School-wise I was a pretty good student, and then it went more down to McGill. McGill’s coach wasn’t sure if he had a spot for me and both Ottawa U and Concordia wanted me. When I went and met with coach Dore, he believed in me and he told me: ‘ If you come here, we’re gonna develop you as a person and get you ready for real life after basketball’.

I truly enjoyed my experience as a student-athlete at Concordia.

I started coaching high school while I was a student, my old friend and Concordia alumni Daniel Lacasse said that he needed help coaching two teams.

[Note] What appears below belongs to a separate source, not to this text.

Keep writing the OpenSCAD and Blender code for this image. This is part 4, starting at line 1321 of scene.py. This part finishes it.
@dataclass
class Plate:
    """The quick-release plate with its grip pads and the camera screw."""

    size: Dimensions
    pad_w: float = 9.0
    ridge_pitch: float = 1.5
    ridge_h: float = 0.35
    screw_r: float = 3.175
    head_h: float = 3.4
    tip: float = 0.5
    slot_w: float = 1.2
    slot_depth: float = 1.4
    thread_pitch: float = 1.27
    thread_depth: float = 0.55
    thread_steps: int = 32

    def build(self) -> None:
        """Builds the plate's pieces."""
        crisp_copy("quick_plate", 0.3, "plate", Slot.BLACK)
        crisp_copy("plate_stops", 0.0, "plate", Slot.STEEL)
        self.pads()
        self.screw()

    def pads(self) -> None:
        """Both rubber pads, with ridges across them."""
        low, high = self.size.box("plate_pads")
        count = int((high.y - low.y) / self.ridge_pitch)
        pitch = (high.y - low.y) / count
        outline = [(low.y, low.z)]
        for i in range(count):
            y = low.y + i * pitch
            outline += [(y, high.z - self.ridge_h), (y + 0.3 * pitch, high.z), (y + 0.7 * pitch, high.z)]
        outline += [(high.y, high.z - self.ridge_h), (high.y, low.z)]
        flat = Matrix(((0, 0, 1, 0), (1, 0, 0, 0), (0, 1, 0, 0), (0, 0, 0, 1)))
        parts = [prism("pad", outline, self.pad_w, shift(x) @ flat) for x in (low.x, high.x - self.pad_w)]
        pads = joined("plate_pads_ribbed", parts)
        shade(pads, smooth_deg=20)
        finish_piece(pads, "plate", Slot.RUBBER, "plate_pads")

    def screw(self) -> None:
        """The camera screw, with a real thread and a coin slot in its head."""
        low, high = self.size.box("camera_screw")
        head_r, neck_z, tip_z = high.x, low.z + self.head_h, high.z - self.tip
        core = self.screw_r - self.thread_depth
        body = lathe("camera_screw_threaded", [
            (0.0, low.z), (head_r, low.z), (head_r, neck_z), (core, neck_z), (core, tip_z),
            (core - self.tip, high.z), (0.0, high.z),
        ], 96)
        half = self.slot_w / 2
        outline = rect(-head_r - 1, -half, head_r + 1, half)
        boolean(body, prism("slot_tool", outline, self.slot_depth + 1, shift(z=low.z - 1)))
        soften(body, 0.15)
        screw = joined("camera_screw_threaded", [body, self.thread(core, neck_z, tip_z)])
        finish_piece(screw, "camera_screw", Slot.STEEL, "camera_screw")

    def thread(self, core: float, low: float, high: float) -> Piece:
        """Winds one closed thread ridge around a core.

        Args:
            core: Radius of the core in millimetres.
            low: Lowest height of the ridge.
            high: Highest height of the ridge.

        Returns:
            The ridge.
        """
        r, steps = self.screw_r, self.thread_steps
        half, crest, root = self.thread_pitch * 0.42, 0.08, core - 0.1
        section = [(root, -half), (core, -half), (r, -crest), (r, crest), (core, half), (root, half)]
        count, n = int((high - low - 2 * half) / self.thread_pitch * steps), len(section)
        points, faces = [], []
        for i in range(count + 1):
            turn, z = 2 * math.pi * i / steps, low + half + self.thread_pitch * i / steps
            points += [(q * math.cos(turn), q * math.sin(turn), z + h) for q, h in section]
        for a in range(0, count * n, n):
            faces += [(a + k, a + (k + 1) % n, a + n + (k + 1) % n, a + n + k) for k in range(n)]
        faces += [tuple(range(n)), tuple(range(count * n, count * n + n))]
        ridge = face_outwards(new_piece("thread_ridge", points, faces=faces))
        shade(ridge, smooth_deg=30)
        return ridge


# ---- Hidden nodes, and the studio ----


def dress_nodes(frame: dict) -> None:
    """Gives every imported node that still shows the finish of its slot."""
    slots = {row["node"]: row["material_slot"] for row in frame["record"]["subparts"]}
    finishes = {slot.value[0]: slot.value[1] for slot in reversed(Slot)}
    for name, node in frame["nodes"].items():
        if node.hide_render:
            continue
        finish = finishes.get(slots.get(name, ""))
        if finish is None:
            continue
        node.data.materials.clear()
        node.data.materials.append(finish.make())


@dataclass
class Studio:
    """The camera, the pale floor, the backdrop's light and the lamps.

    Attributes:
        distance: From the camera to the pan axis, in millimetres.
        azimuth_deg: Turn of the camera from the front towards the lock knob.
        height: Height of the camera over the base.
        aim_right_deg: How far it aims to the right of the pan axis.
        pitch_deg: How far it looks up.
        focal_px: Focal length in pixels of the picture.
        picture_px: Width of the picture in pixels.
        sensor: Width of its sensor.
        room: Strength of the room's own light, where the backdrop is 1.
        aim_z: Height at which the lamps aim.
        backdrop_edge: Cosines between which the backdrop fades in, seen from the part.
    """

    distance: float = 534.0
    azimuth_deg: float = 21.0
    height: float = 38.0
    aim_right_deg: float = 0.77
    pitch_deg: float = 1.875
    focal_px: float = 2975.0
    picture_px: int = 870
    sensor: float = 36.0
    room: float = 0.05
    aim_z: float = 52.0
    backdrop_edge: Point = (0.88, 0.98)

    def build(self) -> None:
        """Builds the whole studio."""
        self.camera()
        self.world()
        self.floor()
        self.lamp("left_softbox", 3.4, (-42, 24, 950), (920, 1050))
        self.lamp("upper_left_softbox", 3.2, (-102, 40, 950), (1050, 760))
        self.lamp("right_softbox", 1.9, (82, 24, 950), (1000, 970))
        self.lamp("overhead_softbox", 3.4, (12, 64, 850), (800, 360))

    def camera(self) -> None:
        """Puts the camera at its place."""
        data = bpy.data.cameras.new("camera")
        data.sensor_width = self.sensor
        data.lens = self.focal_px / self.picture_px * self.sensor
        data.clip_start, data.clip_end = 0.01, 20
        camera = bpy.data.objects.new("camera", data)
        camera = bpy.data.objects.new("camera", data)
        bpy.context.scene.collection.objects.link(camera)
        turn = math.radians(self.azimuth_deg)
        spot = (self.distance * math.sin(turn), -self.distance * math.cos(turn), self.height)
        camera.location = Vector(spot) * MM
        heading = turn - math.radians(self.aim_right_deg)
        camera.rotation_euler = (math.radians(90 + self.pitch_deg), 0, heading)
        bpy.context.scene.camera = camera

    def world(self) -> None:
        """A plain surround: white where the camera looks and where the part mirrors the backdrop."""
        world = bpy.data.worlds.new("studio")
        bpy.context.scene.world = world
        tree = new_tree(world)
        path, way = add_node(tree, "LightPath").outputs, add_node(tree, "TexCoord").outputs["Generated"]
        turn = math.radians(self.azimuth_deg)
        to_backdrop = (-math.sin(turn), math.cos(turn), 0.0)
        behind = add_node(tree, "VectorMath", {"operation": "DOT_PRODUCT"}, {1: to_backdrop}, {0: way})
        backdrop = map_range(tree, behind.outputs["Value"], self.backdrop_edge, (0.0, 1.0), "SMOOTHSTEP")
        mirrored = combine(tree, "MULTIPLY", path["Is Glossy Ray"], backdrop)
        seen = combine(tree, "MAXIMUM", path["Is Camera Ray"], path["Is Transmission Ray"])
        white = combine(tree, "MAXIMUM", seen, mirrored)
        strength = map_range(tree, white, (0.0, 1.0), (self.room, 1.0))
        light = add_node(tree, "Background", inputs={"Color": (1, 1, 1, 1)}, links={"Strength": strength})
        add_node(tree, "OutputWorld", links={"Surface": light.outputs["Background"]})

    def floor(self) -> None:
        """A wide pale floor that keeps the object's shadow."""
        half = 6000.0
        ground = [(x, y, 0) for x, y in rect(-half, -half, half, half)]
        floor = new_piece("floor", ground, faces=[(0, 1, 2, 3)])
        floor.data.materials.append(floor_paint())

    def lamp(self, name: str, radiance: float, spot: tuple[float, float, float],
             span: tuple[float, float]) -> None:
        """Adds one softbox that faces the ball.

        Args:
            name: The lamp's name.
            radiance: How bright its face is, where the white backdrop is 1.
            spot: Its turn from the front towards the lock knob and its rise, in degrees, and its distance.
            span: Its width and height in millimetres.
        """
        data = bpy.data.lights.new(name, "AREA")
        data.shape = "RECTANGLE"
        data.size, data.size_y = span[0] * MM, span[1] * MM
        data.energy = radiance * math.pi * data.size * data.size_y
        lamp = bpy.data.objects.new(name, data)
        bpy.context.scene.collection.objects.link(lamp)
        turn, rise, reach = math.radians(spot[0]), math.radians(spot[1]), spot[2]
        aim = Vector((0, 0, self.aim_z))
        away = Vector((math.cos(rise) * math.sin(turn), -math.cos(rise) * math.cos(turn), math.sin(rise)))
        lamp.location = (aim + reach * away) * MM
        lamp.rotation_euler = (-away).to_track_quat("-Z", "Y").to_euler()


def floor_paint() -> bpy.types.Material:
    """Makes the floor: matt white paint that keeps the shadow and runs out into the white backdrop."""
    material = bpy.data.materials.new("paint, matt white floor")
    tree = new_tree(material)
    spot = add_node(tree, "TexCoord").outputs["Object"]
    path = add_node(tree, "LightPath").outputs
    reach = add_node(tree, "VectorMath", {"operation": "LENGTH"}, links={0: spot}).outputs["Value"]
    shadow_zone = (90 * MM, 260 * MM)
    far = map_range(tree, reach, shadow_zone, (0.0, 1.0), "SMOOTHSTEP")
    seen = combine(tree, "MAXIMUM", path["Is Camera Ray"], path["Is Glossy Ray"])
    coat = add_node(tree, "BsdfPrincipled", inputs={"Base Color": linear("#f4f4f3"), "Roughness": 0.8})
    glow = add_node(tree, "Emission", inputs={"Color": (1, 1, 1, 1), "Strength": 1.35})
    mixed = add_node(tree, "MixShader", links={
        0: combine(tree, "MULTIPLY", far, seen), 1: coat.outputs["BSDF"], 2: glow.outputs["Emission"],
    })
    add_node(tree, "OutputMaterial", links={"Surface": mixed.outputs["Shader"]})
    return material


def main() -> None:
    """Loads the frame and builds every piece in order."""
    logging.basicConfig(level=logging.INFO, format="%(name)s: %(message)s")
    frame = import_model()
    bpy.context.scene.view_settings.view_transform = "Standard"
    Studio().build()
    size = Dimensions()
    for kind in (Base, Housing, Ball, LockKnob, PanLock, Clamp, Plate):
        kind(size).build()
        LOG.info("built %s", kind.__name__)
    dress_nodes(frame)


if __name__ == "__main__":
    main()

I just went to practice and started getting involved and it was kind of a great experience. I thought ‘okay I like coaching, this is fun’. I wasn’t just coaching because of the highlights and the dunks, I always loved watching basketball.

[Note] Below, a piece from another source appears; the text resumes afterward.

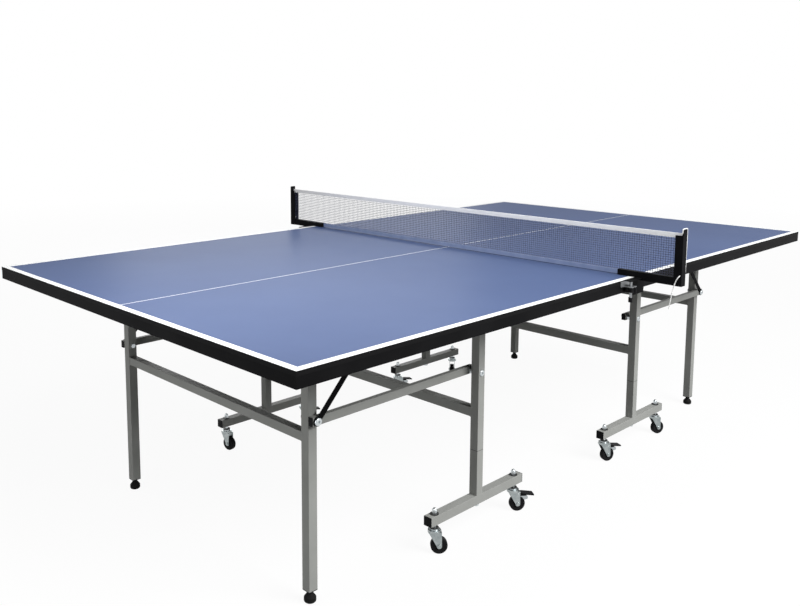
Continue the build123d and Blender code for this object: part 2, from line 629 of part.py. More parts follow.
def caster_fork(braked):
    """The swivelling fork with its axle, and the brake's pin where there is a brake."""
    inner, outer = FORK_GAP / 2, FORK_GAP / 2 + FORK_PLATE
    crown = rod_z(0, 0, CROWN_BOTTOM_Z, CROWN_TOP_Z, CROWN_DIAMETER)
    bridge = box((-FORK_TOP_LEAD, FORK_TOP_TRAIL), (-outer, outer),
                 (CROWN_BOTTOM_Z, CROWN_BOTTOM_Z + FORK_PLATE))
    fork = crown + bridge + fork_plate(inner, outer) + fork_plate(-outer, -inner)
    fork -= rod_z(0, 0, CROWN_BOTTOM_Z - PAST, CROWN_TOP_Z + PAST, STEM_DIAMETER + 2 * RUNNING)
    axle_z = WHEEL_DIAMETER / 2
    fork -= rod_y(TRAIL, axle_z, -outer - PAST, outer + PAST, AXLE_DIAMETER)
    axle = rod_y(TRAIL, axle_z, -outer, outer, AXLE_DIAMETER)
    axle += rod_y(TRAIL, axle_z, outer, outer + AXLE_HEAD, AXLE_HEAD_DIAMETER)
    axle += rod_y(TRAIL, axle_z, -outer - AXLE_HEAD, -outer, AXLE_HEAD_DIAMETER)
    if not braked:
        return [fork, axle]
    pin_end = outer + BRAKE_PIN_END
    pin = rod_y(BRAKE_PIN_X, BRAKE_PIN_Z, -pin_end, pin_end, BRAKE_PIN_DIAMETER)
    return [fork - pin, axle, pin]


def caster_wheel():
    """A round-edged wheel with a slightly wider hub."""
    axle_z = WHEEL_DIAMETER / 2
    tyre = rod_y(TRAIL, axle_z, -WHEEL_WIDTH / 2, WHEEL_WIDTH / 2, WHEEL_DIAMETER)
    rims = tyre.edges().filter_by(GeomType.CIRCLE)
    tyre = fillet(rims, TREAD_ROUND)
    hub_half = FORK_GAP / 2 - FACE_GAP
    wheel = tyre + rod_y(TRAIL, axle_z, -hub_half, hub_half, HUB_DIAMETER)
    return [wheel - rod_y(TRAIL, axle_z, -FORK_GAP, FORK_GAP, AXLE_DIAMETER + 2 * RUNNING)]


def brake_pedal():
    """A lever over the wheel, and the metal shoe under it that presses the tread."""
    x, z = BRAKE_PIN_X, BRAKE_PIN_Z
    top = z + BRAKE_HUB_DIAMETER / 2
    slope = (top - LEVER_TIP_Z) / (LEVER_REACH - TRAIL)
    outline = [
        (x, top),
        (TRAIL, top),
        (LEVER_REACH, LEVER_TIP_Z),
        (LEVER_REACH, LEVER_TIP_Z - LEVER_THICKNESS),
        (TRAIL, top - LEVER_THICKNESS),
        (x, top - LEVER_THICKNESS),
    ]
    neck_half = FORK_GAP / 2 - FACE_GAP
    lever = plate_y(outline, -neck_half, neck_half)
    lever += rod_y(x, z, -neck_half, neck_half, BRAKE_HUB_DIAMETER)
    pad = plate_y(outline, -LEVER_WIDTH / 2, LEVER_WIDTH / 2)
    pad_box = box((LEVER_PAD_FROM, LEVER_REACH + PAST), (-LEVER_WIDTH, LEVER_WIDTH), (0, top))
    lever += pad & pad_box
    lever -= rod_y(x, z, -FORK_GAP, FORK_GAP, BRAKE_PIN_DIAMETER + 2 * RUNNING)
    axle_z = WHEEL_DIAMETER / 2
    underside = top - LEVER_THICKNESS
    tip_low, tip_high = SHOE_TIP_Z
    shoe_outline = [
        (TRAIL, axle_z),
        (TRAIL, underside),
        (SHOE_HEEL_X, underside - slope * (SHOE_HEEL_X - TRAIL)),
        (SHOE_REACH, tip_high),
        (SHOE_REACH, tip_low),
        (SHOE_HEEL_X, SHOE_HEEL_Z),
    ]
    shoe = plate_y(shoe_outline, -SHOE_WIDTH / 2, SHOE_WIDTH / 2)
    tread = axle_z + SHOE_CLEARANCE
    shoe -= rod_y(TRAIL, axle_z, -SHOE_WIDTH, SHOE_WIDTH, 2 * tread)
    shoe -= rod_y(x, z, -SHOE_WIDTH, SHOE_WIDTH, BRAKE_HUB_DIAMETER)
    return [lever, shoe - lever]


def place_caster(pieces, x, y, yaw):
    """Stand caster pieces under the stem at x and y, trailing towards yaw."""
    return [Pos(x, y, 0) * Rot(0, 0, yaw) * piece for piece in pieces]


# --- net set, modelled at the back

def net_post():
    """A channel open towards the net, whose web stands taller than its flanges."""
    half = NET_POST_SIZE / 2
    inside = half - NET_POST_WALL
    post = box((-half, half), (NET_POST_EDGE_Y, NET_POST_WEB_Y), (ARM_BOTTOM_Z, FLANGE_TOP_Z))
    post -= box((-inside, inside), (NET_POST_EDGE_Y - PAST, NET_POST_WEB_Y + PAST),
                (ARM_BOTTOM_Z - PAST, FLANGE_TOP_Z + PAST))
    web = box((-half, half), (NET_POST_WEB_Y, NET_POST_Y), (ARM_BOTTOM_Z, WEB_TOP_Z))
    top_corners = web.edges().filter_by(Axis.Y).sort_by(Axis.Z)[-2:]
    post += fillet(top_corners, WEB_CORNER_RADIUS)
    hole = Rot(0, 90, 0) * Cylinder(CORD_HOLE_DIAMETER / 2, 2 * NET_POST_SIZE)
    return post - Pos(0, CORD_HOLE_Y, CORD_HOLE_Z) * hole


def net_bracket():
    """The arm that carries a net post, the plate outside the apron, and the tab over the keeper."""
    half = ARM_WIDTH / 2
    end_y = NET_POST_WEB_Y - FACE_GAP
    arm = box((-half, half), (ARM_START_Y, end_y), (ARM_BOTTOM_Z, ARM_TOP_Z))
    arm -= box((-half + ARM_WALL, half - ARM_WALL), (ARM_START_Y + ARM_WALL, end_y + PAST),
               (ARM_BOTTOM_Z - PAST, ARM_TOP_Z - ARM_WALL))
    arm -= box((-ARM_WIDTH, ARM_WIDTH), (ARM_START_Y - PAST, SIDE_PLATE_Y),
               (ARM_BOTTOM_Z - PAST, TABLE_HEIGHT + FACE_GAP))
    bottom = ARM_BOTTOM_Z - SIDE_PLATE_DROP
    outline = [
        (SIDE_PLATE_LEFT, bottom),
        (SIDE_PLATE_RIGHT_BOTTOM, bottom),
        (SIDE_PLATE_RIGHT_TOP, ARM_BOTTOM_Z),
        (-half, ARM_BOTTOM_Z),
        (-half, TAB_Z[0]),
        (SIDE_PLATE_LEFT, TAB_Z[0]),
    ]
    plate = plate_y(outline, SIDE_PLATE_Y, SIDE_PLATE_Y + SIDE_PLATE)
    tab = box((TAB_LEFT, -half), (SIDE_PLATE_Y, SIDE_PLATE_Y + TAB_DEPTH), TAB_Z)
    return [arm, plate, tab]


def net():
    """The net and its top tape, stretched between the posts and resting on the arms."""
    y_end = NET_POST_EDGE_Y + NET_PAST_POST_EDGE
    y_arm = ARM_START_Y - FACE_GAP
    arm_clear_z = ARM_TOP_Z + FACE_GAP
    mesh_half = MESH_THICKNESS / 2
    mesh = box((-mesh_half, mesh_half), (-y_end, y_end), (arm_clear_z, TAPE_TOP_Z - TAPE_HEIGHT))
    mesh += box((-mesh_half, mesh_half), (-y_arm, y_arm),
                (TABLE_HEIGHT + NET_OFF_TABLE, arm_clear_z))
    tape_half = TAPE_THICKNESS / 2
    tape = box((-tape_half, tape_half), (-y_end, y_end), (TAPE_TOP_Z - TAPE_HEIGHT, TAPE_TOP_Z))
    return [mesh, tape]


def net_keeper():
    """A bent plate on the half's edge, whose lug carries the thumb screw."""
    edge_y = TABLE_WIDTH / 2
    keeper = box(KEEPER_X, (edge_y, edge_y + KEEPER_PLATE), KEEPER_Z)
    keeper += box(LUG_X, (edge_y, edge_y + LUG_DEPTH), (KEEPER_Z[0], KEEPER_Z[0] + LUG_THICKNESS))
    return keeper - rod_z(SCREW_X, edge_y + SCREW_OFF_EDGE, KEEPER_Z[0] - PAST, KEEPER_Z[1],
                          SCREW_DIAMETER + 2 * RUNNING)


def keeper_screw():
    """The thumb screw: a shank, a lobed knob and the cap on its lower end."""
    y = TABLE_WIDTH / 2 + SCREW_OFF_EDGE
    shank = rod_z(SCREW_X, y, SCREW_BOTTOM_Z, SCREW_TOP_Z, SCREW_DIAMETER)
    knob = rod_z(SCREW_X, y, *KNOB_Z, KNOB_DIAMETER)
    for lobe in range(KNOB_LOBES):
        angle = 2 * math.pi * lobe / KNOB_LOBES
        lobe_x = SCREW_X + KNOB_DIAMETER / 2 * math.cos(angle)
        lobe_y = y + KNOB_DIAMETER / 2 * math.sin(angle)
        knob += rod_z(lobe_x, lobe_y, *KNOB_Z, KNOB_LOBE_DIAMETER)
    cap = rod_z(SCREW_X, y, *SCREW_CAP_Z, SCREW_CAP_DIAMETER)
    return [shank, knob - shank, cap - shank]


# --- net cord: from the tape's end round the front post's web, through the post, to a free end.
# Each point is its X, how far inside the web's inner face it lies, and its height over the table.

CORD_POINTS = [
    (0, 7.5, 148.8),
    (0, 3.5, 148.8),
    (-8, 3.5, 148.8),
    (-15, 3.3, 149.6),
    (-15, -0.9, 154),
    (-14.9, -1.2, 164.9),
    (-12.7, -1.3, 167.1),
    (12.7, -1.3, 167.1),
    (14.9, -1.2, 164.9),
    (15.2, -0.1, 35),
    (17.4, 2.1, 27),
    (13, 2.9, 24.6),
    (-13, 2.9, 26),
    (-17.6, 3.3, 24),
    (-19.2, 8.5, 16.5),
    (-19.8, 15, 0),
    (-20.8, 22.5, -34),
    (-21.4, 28.5, -78),
]
CORD_ROUTE = [(x, inside - NET_POST_WEB_Y, TABLE_HEIGHT + z) for x, inside, z in CORD_POINTS]


def route_radii(points):
    """Each corner's radius: as large as its two runs allow."""
    radii = []
    for before, here, after in zip(points, points[1:], points[2:]):
        arriving = Vector(*here) - Vector(*before)
        leaving = Vector(*after) - Vector(*here)
        turn = math.radians(arriving.get_angle(leaving))
        radii.append(CORD_BEND_SHARE * min(arriving.length, leaving.length) / math.tan(turn / 2))
    return radii


def net_cord():
    path = FilletPolyline(*CORD_ROUTE, radius=route_radii(CORD_ROUTE))
    section = Plane(origin=path @ 0, z_dir=path % 0) * Circle(CORD_DIAMETER / 2)
    tube = sweep(section, path=path)
    print("cord length", round(path.length, 1))
    return [tube]


# --- casters as they stand: half, side, place on the bar, and the way the wheel trails

CASTER_YAW = {
    ("left", "front", "outer"): -42.0,
    ("left", "front", "inner"): -36.0,
    ("left", "back", "outer"): -80.0,
    ("left", "back", "inner"): -20.0,
    ("right", "front", "inner"): -24.0,
    ("right", "front", "outer"): -25.0,
    ("right", "back", "inner"): -20.0,
    ("right", "back", "outer"): -140.0,
}


def save(name, pieces):
    """Write one node: a compound of its separate solids."""
    solids = [solid for piece in pieces for solid in piece.solids()]
    export_step(Compound(children=solids), f"parts/{name}.step")
    print(name, len(solids))


def save_casters():
    wheel = caster_wheel()
    pedal = brake_pedal()
    outer_x, inner_x = stem_places()
    for (half, side, place), yaw in CASTER_YAW.items():
        x = outer_x if place == "outer" else inner_x
        x = x if half == "left" else -x
        y = -POST_Y if side == "front" else POST_Y
        braked = place == "inner"
        where = f"{side}_{place}"
        save(f"{half}_caster_fork_{where}", place_caster(caster_fork(braked), x, y, yaw))
        save(f"{half}_caster_wheel_{where}", place_caster(wheel, x, y, yaw))
        if braked:
            save(f"{half}_brake_pedal_{side}", place_caster(pedal, x, y, yaw))


def save_half(name, groups):
    for node, pieces in groups.items():
        save(f"{name}_{node}", pieces)


def main():
    os.makedirs("parts", exist_ok=True)
    left_foot = Pos(-LEG_X, LEG_Y, 0) * foot()
    left = {
        "table_top": table_top(),
        "top_frame": top_frame(),
        "hinge_brackets": hinge_brackets(),
        "leg_frame": leg_frame(),
        "leg_plugs": leg_plugs(),
        "foot_back": [left_foot],
        "foot_front": front_pieces([left_foot]),
        "tie_rods": tie_rods(),
        "tie_rod_caps": tie_rod_caps(),
        "stays": stays(),
        "leg_pivot_bolts": leg_pivot_bolts(),
        "frame_bolts": frame_bolts(),
        "post_frame": post_frame(),
        "caster_bases": caster_bases(),
        "bar_end_caps": bar_end_caps(),
        "caster_stems": caster_stems(),
    }
    save_half("left", left)
    save_half("right", {node: right_pieces(pieces) for node, pieces in left.items()})
    save_casters()
    bracket = net_bracket()
    save("net_bracket_back", bracket)
    save("net_bracket_front", front_pieces(bracket))
    save("net_posts", both_sides([net_post()]))
    save("net", net())
    save("net_cord", net_cord())
    save("net_keepers", both_sides([net_keeper()]))
    screw = keeper_screw()
    save("keeper_screw_back", screw)
    save("keeper_screw_front", front_pieces(screw))


main()
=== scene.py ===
# %% [markdown]
# # A roll-away ping pong table
# The table comes in two halves. Each half is a blue top on a black frame, carried by a wheeled
# frame and an outer pair of legs, and both halves fold up over their wheels. The solid parts
# arrive as a fixed frame in metres: +X runs along the table, -Y is the front, +Z is up, and the
# origin is on the floor under the middle of the net. This lesson gives them their finishes, ties
# the net, lays its cord, and adds the welds, screws and stitches that make it a made thing.

# %% Load the frame
import math

import bmesh
import bpy
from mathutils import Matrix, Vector


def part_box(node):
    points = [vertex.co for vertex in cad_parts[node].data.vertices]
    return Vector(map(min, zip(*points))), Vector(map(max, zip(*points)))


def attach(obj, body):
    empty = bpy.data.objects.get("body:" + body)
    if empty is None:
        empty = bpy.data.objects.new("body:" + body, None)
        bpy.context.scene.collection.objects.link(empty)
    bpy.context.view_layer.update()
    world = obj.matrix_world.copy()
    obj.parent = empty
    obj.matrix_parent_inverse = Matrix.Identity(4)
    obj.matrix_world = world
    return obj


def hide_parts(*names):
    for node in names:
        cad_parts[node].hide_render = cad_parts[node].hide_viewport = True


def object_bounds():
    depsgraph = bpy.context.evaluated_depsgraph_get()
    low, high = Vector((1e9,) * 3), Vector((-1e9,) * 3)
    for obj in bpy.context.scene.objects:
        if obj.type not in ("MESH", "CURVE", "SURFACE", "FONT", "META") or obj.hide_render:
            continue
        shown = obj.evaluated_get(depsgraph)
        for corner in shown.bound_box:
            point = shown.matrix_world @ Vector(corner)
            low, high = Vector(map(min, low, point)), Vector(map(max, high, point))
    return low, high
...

For me, it was the only way I could get an opportunity to learn. To become a head coach at this level, you gotta put in the time, especially in Canada.

There are only 47 universities that have full-time head coaches which means that there are only 94 jobs if you combine the men and women’s positions, with 35 million people in this country.

Coach Dore always told me that he wanted me to coach at Concordia, but when I graduated, I was still friends with a lot of the guys in the team. Because of this, I needed a couple years for the transition.

It’s crazy that I’m only the third coach to ever coach the Concordia men’s basketball team but again.. the two previous coaches were very successful so there was no need to change.

I learn every day on the job now, I’d like to say, you hear it a lot, ‘it’s a different generation of players so as coaches we must adapt.

Who would’ve thought such a terrible war story would have so many positive lifetime memories, like playing for Red Star back in Serbia, getting a chance to compete for a National Championship with Concordia back in 2005 and now being a head coach for the Stingers.

Once my kids are a bit bigger, I’d like to take my whole family back to Bosnia, Serbia and Croatia.

I want to show them where I was born, where everything happened and where everything started.